La première séance de l’année du sénat se tenait toujours dans le temple de Jupiter, la chaise du consul placée sur une estrade, au pied de la grande statue de bronze du Père des dieux. Aucun citoyen, aussi éminent fût-il, n’avait le droit d’entrer au sénat, à moins qu’il n’en fût membre. Mais comme j’avais été chargé par Cicéron de prendre en notes les débats — ce serait une grande première —, je fus autorisé à rester près de lui pendant la séance. Vous imaginez mes sentiments alors que je le suivais dans la grande allée entre les bancs de bois. Les sénateurs en toge blanche entraient derrière nous, se perdant en conjectures animées qui enflaient comme un grondement de marée montante. Qui avait lu la loi du parti populaire ? Qu’allait dire Cicéron ?

Lorsque le nouveau consul arriva sur l’estrade, je me retournai pour regarder ces silhouettes que je connaissais si bien prendre leur place. À la droite de la chaise consulaire se rangeait la faction patricienne — Catulus, Isauricus, Hortensius et le reste —, tandis qu’à sa gauche allaient s’asseoir ceux qui soutenaient la cause populiste, notamment César et Crassus. Je cherchai Rullus, dont le nom figurait au bas du projet de loi, et le repérai avec les autres tribuns. Jusque-là, il n’avait été qu’un de ces jeunes gens riches et élégants, mais il arborait à présent des vêtements de pauvre et se faisait pousser la barbe pour afficher ses sympathies pour le parti populaire. Un peu plus loin, je vis Catilina se jeter sur l’un des premiers bancs réservés aux prétoriens, ses bras puissants écartés et ses jambes étendues devant lui. Son visage exprimait de sombres pensées. Il se disait manifestement que, s’il n’y avait pas eu Cicéron, c’était lui qui aurait aujourd’hui occupé la chaise curule. Ses acolytes prirent place derrière lui — des personnages comme Curius, qui avait tout perdu au jeu, ou l’incroyablement gros Cassius Longinius, qui occupait deux places à lui tout seul.

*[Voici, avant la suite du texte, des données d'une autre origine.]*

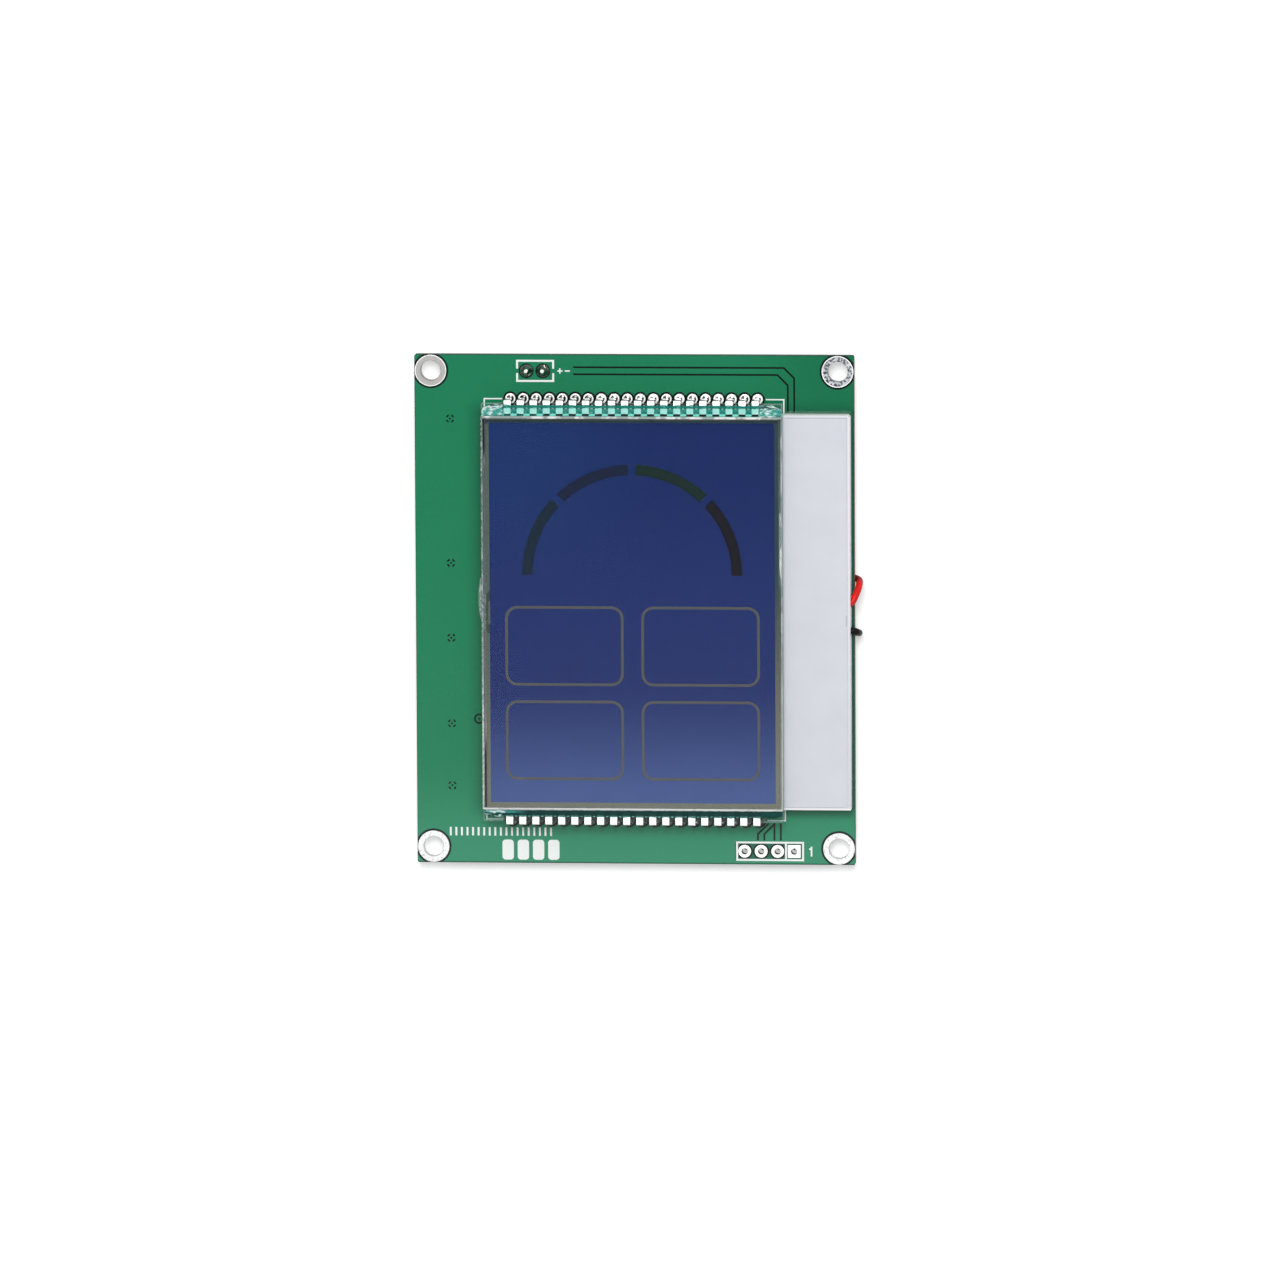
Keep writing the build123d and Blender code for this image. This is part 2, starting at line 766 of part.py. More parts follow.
def strip_conductor(y):
    """The bare end of a lead on the LED strip."""
    length = lead_start_x - conductor_start_x
    centre = (lead_start_x + conductor_start_x) / 2
    return Pos(centre, y, lead_level) * Rot(0, 90, 0) * Cylinder(conductor_diameter / 2, length)


def strip_solder(y):
    """A drop of solder on the LED strip round the bare end of a lead."""
    x = conductor_start_x + 0.2
    bottom = tray_bottom + tray_floor + strip_thickness
    top = lead_level + conductor_diameter / 2 + 0.1
    drop = turned([
        (0, bottom), (strip_solder_radius, bottom),
        (0.8 * strip_solder_radius, bottom + 0.6 * (top - bottom)),
        (0.4 * strip_solder_radius, top), (0, top),
    ])
    return Pos(x, y, 0) * drop - strip_conductor(y)


def chip_body():
    body = centred(chip_size, chip_size, -chip_standoff - chip_height, chip_height, chip_x, chip_y)
    return chamfer(body.edges().group_by(Axis.Z)[0] + body.edges().group_by(Axis.Z)[-1], chip_chamfer)


def chip_lead():
    """One bent lead on the chip's +X side, about the chip's centre."""
    side = chip_size / 2
    level = -chip_standoff - chip_height / 2
    step = chip_lead_reach - chip_foot
    thick = chip_lead_thickness
    profile = Polyline(
        (side, 0, level + thick / 2),
        (side + 0.5 * step, 0, level + thick / 2),
        (side + step, 0, 0),
        (side + chip_lead_reach, 0, 0),
        (side + chip_lead_reach, 0, -thick),
        (side + step + thick, 0, -thick),
        (side + 0.5 * step + thick, 0, level - thick / 2),
        (side, 0, level - thick / 2),
        close=True,
    )
    return extrude(make_face(profile), chip_lead_width / 2, both=True)


def chip_leads():
    one = chip_lead()
    places = [(i - (chip_leads_per_side - 1) / 2) * chip_lead_pitch for i in range(chip_leads_per_side)]
    return [
        Pos(chip_x, chip_y, 0) * Rot(0, 0, turn) * Pos(0, place, 0) * one
        for turn in (0, 90, 180, 270)
        for place in places
    ]


def chip_parts(places, length, width, height, end):
    """The bodies and the end caps of like two-ended parts on the board's back."""
    bodies = []
    caps = []
    for x, y, turn in places:
        place = Pos(x, y, -height / 2) * Rot(0, 0, turn)
        bodies.append(place * Box(length - 2 * end, width, height))
        for side in (-1, 1):
            caps.append(place * Pos(side * (length - end) / 2, 0, 0) * Box(end, width, height))
    return bodies, caps


def print_block(x, y):
    return block(x, y, (board_top, board_top + print_thickness))


def board_legend():
    """White print: the cell's outline beside the pins, boxes round the holes, and plain marks."""
    shapes = []
    half_width = cell_width / 2 + outline_margin
    half_height = pin_row_y + outline_row_margin
    pin_end = pin_xs[-1] + outline_pin_margin
    for x in (-1, 1):
        upright = sorted((x * half_width, x * (half_width - outline_line)))
        for y in (-1, 1):
            level_line = sorted((y * half_height, y * (half_height - outline_line)))
            side = sorted((y * half_height, y * tray_height_y / 2))
            arm = sorted((x * half_width, x * pin_end))
            shapes.append(print_block(arm, level_line) + print_block(upright, side))
    shapes.append(header_box())
    shapes += lead_box()
    shapes += plain_marks()
    return shapes


def header_box():
    """A box round the header holes, with a bar that sets the first hole apart."""
    middle_x = header_right_x - (header_ways - 1) / 2 * header_pitch + header_box_shift
    box = frame(
        header_box_width, header_box_height, mark_line, board_top, print_thickness, middle_x, header_y,
    )
    bar_x = header_right_x - header_pitch / 2
    return box + centred(mark_line, header_box_height, board_top, print_thickness, bar_x, header_y)


def lead_box():
    """Two facing brackets round the lead holes."""
    middle_x = lead_pad_left_x + lead_pad_pitch / 2 + lead_box_shift
    box = frame(
        lead_box_width, lead_box_height, mark_line, board_top, print_thickness, middle_x, lead_pad_y,
    )
    box -= centred(2 * lead_box_width, lead_box_gap, board_top, print_thickness, middle_x, lead_pad_y)
    return list(box.solids())


def plain_marks():
    """A plus, a minus, a figure one, a row of ticks and four plain blocks."""
    def mark(width, height, x, y):
        return centred(width, height, board_top, print_thickness, x, y)

    plus_x = lead_pad_xs[1] + sign_distance
    plus = mark(sign_size, sign_stroke, plus_x, lead_pad_y)
    plus += mark(sign_stroke, sign_size, plus_x, lead_pad_y)
    minus = mark(sign_size, sign_stroke, plus_x + sign_pitch, lead_pad_y)
    one_x = header_right_x + one_distance
    one = mark(one_stroke, one_height, one_x, header_y)
    one += mark(one_stroke, one_stroke, one_x - one_stroke, header_y + one_height / 2 - 1.5 * one_stroke)
    tick_x = tick_side_distance - board_right
    tick_y = tick_edge_distance - board_upper
    ticks = [mark(tick_width, tick_height, tick_x + tick_pitch * i, tick_y) for i in range(tick_count)]
    one_bar = extrude(RectangleRounded(bar_width, bar_height, bar_corner_radius), print_thickness)
    bar_x = bar_side_distance - board_right
    bars = [Pos(bar_x + bar_pitch * i, header_y, board_top) * one_bar for i in range(bar_count)]
    return [plus, minus, one] + ticks + bars


def save(name, shapes):
    """Writes one node: a single solid or a group of separate solids."""
    solids = []
    for shape in shapes if isinstance(shapes, list) else [shapes]:
        solids += shape.solids()
    export_step(solids[0] if len(solids) == 1 else Compound(solids), f"parts/{name}.step")


os.makedirs("parts", exist_ok=True)

# Board and its plated holes
save("circuit_board", circuit_board())
save("corner_hole_rings", [
    Pos(x, y, 0) * plated_hole(screw_hole_radius, screw_ring_radius) for x, y in screw_places
])
save("header_hole_rings", [ring for x in header_xs for ring in header_rings(x)])
save("lead_hole_rings", [
    Pos(x, lead_pad_y, 0) * plated_hole(lead_hole_radius, lead_ring_radius) for x in lead_pad_xs
])
pin_ring = Pos(0, pin_row_y, 0) * plated_hole(pin_hole_radius, pin_ring_radius)
save("top_pin_hole_rings", row(pin_ring, True))
save("bottom_pin_hole_rings", row(pin_ring, False))
save("board_legend", board_legend())

# Pins and their solder
save("top_row_pins", row(lcd_pin(), True))
save("bottom_row_pins", row(lcd_pin(), False))
save("top_row_solder", row(pin_solder(), True))
save("bottom_row_solder", row(pin_solder(), False))
save("top_pin_resin", pin_resin(True))
save("bottom_pin_resin", pin_resin(False))

# LCD cell
segments = arc_segments()
windows = [window_outline(x, y) for x, y in window_places]
crystal = centred(view_width, view_height, ledge, cell_gap)
for shape in list(segments.values()) + windows:
    crystal -= shape
crystal = crystal + port_mouth() - port_bar()
save("rear_polarizer", centred(
    polarizer_width, polarizer_height, rear_polarizer_bottom, polarizer_thickness,
))
save("rear_glass", centred(cell_width, rear_glass_height, rear_glass_bottom, glass_thickness))
save("perimeter_seal", [seal_ring(), port_bar()])
save("liquid_crystal_layer", crystal)
for name, segment in segments.items():
    save(f"gauge_segment_{name}", segment)
save("window_outlines", windows)
save("front_glass", centred(cell_width, front_glass_height, front_glass_bottom, glass_thickness))
save("front_polarizer", centred(polarizer_width, polarizer_height, front_glass_top, polarizer_thickness))
save("end_seal", end_seal())

# Backlight
guide_left = tray_left_x + tray_wall + tray_clearance
guide_half = tray_height_y / 2 - tray_wall - tray_clearance
guide_x = (guide_left, light_guide_right_x)
guide_y = (-guide_half, guide_half)
tape_half = tray_height_y / 2 - tape_margin
save("backlight_tapes", [
    block((x, x + tape_width), (-tape_half, tape_half), (board_top, tray_bottom))
    for x in (tray_left_x + tape_margin, tray_right_x - tape_margin - tape_width)
])
save("backlight_tray", backlight_tray())
save("backlight_reflector", block(guide_x, guide_y, (tray_bottom + tray_floor, guide_bottom)))
save("light_guide", block(guide_x, guide_y, (guide_bottom, diffuser_bottom)))
save("diffuser_film", block(guide_x, guide_y, (diffuser_bottom, rear_polarizer_bottom)))
save("led_strip_board", led_strip())
save("led_bodies", [led_body(y) for y in led_places()])
save("led_windows", [led_window(y) for y in led_places()])
save("led_cover_film", block(
    (film_left_x, tray_right_x - tray_wall - tray_clearance),
    (-guide_half, guide_half),
    (rear_polarizer_bottom - film_thickness, rear_polarizer_bottom),
))

# Leads
save("red_lead", lead("red", red_route))
save("black_lead", lead("black", black_route))
conductors = [lead_conductor(black_route, lead_pad_xs[0]), lead_conductor(red_route, lead_pad_xs[1])]
save("lead_conductors", conductors + [strip_conductor(y) for y in (red_exit_y, black_exit_y)])
save("strip_solder", [strip_solder(y) for y in (red_exit_y, black_exit_y)])
lead_joint = solder_joint(
    lead_hole_radius, lead_ring_radius, lead_solder_tip_radius, lead_solder_front, lead_solder_back,
)
save("lead_solder", [
    Pos(x, lead_pad_y, 0) * lead_joint - conductor for x, conductor in zip(lead_pad_xs, conductors)
])

# Parts on the board's back
save("driver_chip", chip_body())
save("driver_chip_leads", chip_leads())
bodies, caps = chip_parts(
    capacitor_places, capacitor_length, capacitor_width, capacitor_height, capacitor_end,
)
save("capacitor_bodies", bodies)
save("capacitor_ends", caps)
bodies, caps = chip_parts(resistor_places, resistor_length, resistor_width, resistor_height, resistor_end)
save("resistor_bodies", bodies)
save("resistor_ends", caps)
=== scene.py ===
# %% [markdown]
# A segment LCD module, dressed for its picture. The imported CAD model is the fixed frame: its nodes stand
# where the real pieces stand, in metres, and this script gives them their finishes, and swaps the ones
# whose plain solids lack detail for finer meshes in the same place. The frame is loaded first.

# %% Load the frame
import math

import bmesh
import bpy
from mathutils import Matrix, Vector, noise


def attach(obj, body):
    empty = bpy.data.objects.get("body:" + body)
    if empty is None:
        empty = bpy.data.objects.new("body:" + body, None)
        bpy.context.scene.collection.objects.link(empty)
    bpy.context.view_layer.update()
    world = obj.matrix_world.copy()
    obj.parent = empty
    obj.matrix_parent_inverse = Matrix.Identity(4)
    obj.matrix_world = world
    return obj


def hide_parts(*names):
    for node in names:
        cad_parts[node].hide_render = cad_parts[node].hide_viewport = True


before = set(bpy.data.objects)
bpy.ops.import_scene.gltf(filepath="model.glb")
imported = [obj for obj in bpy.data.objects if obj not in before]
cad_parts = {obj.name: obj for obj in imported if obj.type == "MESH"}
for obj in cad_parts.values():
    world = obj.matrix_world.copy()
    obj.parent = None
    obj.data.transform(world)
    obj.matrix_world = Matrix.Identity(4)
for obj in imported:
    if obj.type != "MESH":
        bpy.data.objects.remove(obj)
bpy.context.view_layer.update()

mm = 0.001
scene = bpy.context.scene

# %% Helpers
def linked(name, data):
    """A new object in the scene."""
    piece = bpy.data.objects.new(name, data)
    scene.collection.objects.link(piece)
    return piece


def settled(piece):
    """The piece's mesh with its curve or modifiers worked out."""
    graph = bpy.context.evaluated_depsgraph_get()
    return bpy.data.meshes.new_from_object(piece.evaluated_get(graph), depsgraph=graph)


def mesh_from(work, name):
    """Ends a bmesh as a mesh."""
    mesh = bpy.data.meshes.new(name)
    work.to_mesh(mesh)
    work.free()
    return mesh


# %% [markdown]
# The camera stands where the photographer's stood: two metres off with a long lens, looking almost straight
# down, a few degrees from above the module's top right corner. Its axes are worked out one by one, because a
# display is a flat thing and a small turn of the picture would show at once.

# %% Camera
camera_distance = 2.0
camera_lean_right = math.radians(5.1)
camera_lean_up = math.radians(6.8)
camera_roll = 0.005
camera_target = Vector((0.756, -4.65, 1.6)) * mm

towards_camera = Vector((math.tan(camera_lean_right), math.tan(camera_lean_up), 1)).normalized()
level_right = Vector((0, 1, 0)).cross(towards_camera).normalized()
level_up = towards_camera.cross(level_right)
picture_right = level_right * math.cos(camera_roll) - level_up * math.sin(camera_roll)
picture_up = level_up * math.cos(camera_roll) + level_right * math.sin(camera_roll)
lens = bpy.data.cameras.new("camera")
lens.sensor_width = 36
lens.lens = 366.9
lens.clip_start = 0.1
lens.clip_end = 20
camera = linked("camera", lens)
camera.matrix_world = (
    Matrix.Translation(camera_target + towards_camera * camera_distance)
    @ Matrix((picture_right, picture_up, towards_camera)).transposed().to_4x4()
)
scene.camera = camera
print("camera", [round(x, 3) for x in camera.location])

# %% [markdown]
# Two thin leads feed the backlight. They leave its right side, curl over the edge of the board and run
# along the back to two holes at the top left. A soft wire has no corners, so each one is a NURBS curve: the
# points only pull on the line, which then bends as evenly as wire does.

# %% Routes of the leads, in millimetres
lead_diameter = 1.05
red_route = [
    (31.2, 1.0, 3.3), (32.6, 1.15, 3.3), (33.55, 1.5, 3.25), (34.0, 2.5, 3.0), (34.4, 3.5, 2.3),
    (34.5, 4.2, 1.3), (34.45, 4.55, 0.2), (34.1, 4.7, -0.75), (33.2, 4.9, -1.05), (32.2, 6.4, -0.85),
    (30.9, 10.2, -0.66), (28.9, 15.6, -0.66), (27.9, 22.4, -0.66),
    (26.6, 29.4, -0.66), (22.8, 35.1, -0.66), (13.5, 36.5, -0.66), (4.6, 35.9, -0.66), (-4.0, 36.7, -0.66),
    (-9.4, 36.3, -0.66), (-12.726, 36.620, -0.66),
]
black_route = [
    (31.2, -2.9, 3.3), (33.4, -2.75, 3.3), (34.15, -3.0, 3.0), (34.4, -3.35, 1.7), (34.4, -3.5, 0.2),
    (34.15, -3.65, -0.85), (33.3, -3.5, -1.05), (32.3, -2.4, -0.8), (31.1, -0.6, -0.66), (29.2, 3.4, -0.66),
    (27.2, 10.2, -0.66), (26.1, 17.9, -0.66), (25.1, 26.0, -0.66), (22.4, 33.3, -0.66), (13.4, 34.9, -0.66),
    (4.4, 34.4, -0.66), (-4.4, 35.0, -0.66), (-10.2, 34.4, -0.66), (-13.6, 34.2, -0.66),
    (-15.4, 34.75, -0.66), (-15.913, 35.653, -0.66),
]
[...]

J’étais tellement concentré à noter qui était là et comment ils se comportaient que je perdis brièvement Cicéron de vue. Lorsque je me retournai de nouveau, il avait disparu. Je m’affolai soudain en songeant qu’il avait pu prendre peur et s’enfuir. Je passai derrière l’estrade et le trouvai, hors de vue, derrière la statue de Jupiter et plongé dans une intense discussion avec Hybrida. Il plongeait son regard dans les yeux pochés et injectés de sang de son collègue, la main droite posée sur son épaule, la gauche soulignant avec énergie son propos. Pour toute réponse, Hybrida hochait lentement la tête, comme s’il comprenait confusément quelque chose. Puis un sourire finit par étirer lentement ses lèvres. Cicéron le lâcha, les deux hommes se serrèrent la main et ils émergèrent tous deux de derrière la statue. Hybrida alla prendre sa place pendant que Cicéron me demandait brusquement si je n’avais pas oublié la copie du projet de loi. Je lui répondis que je l’avais.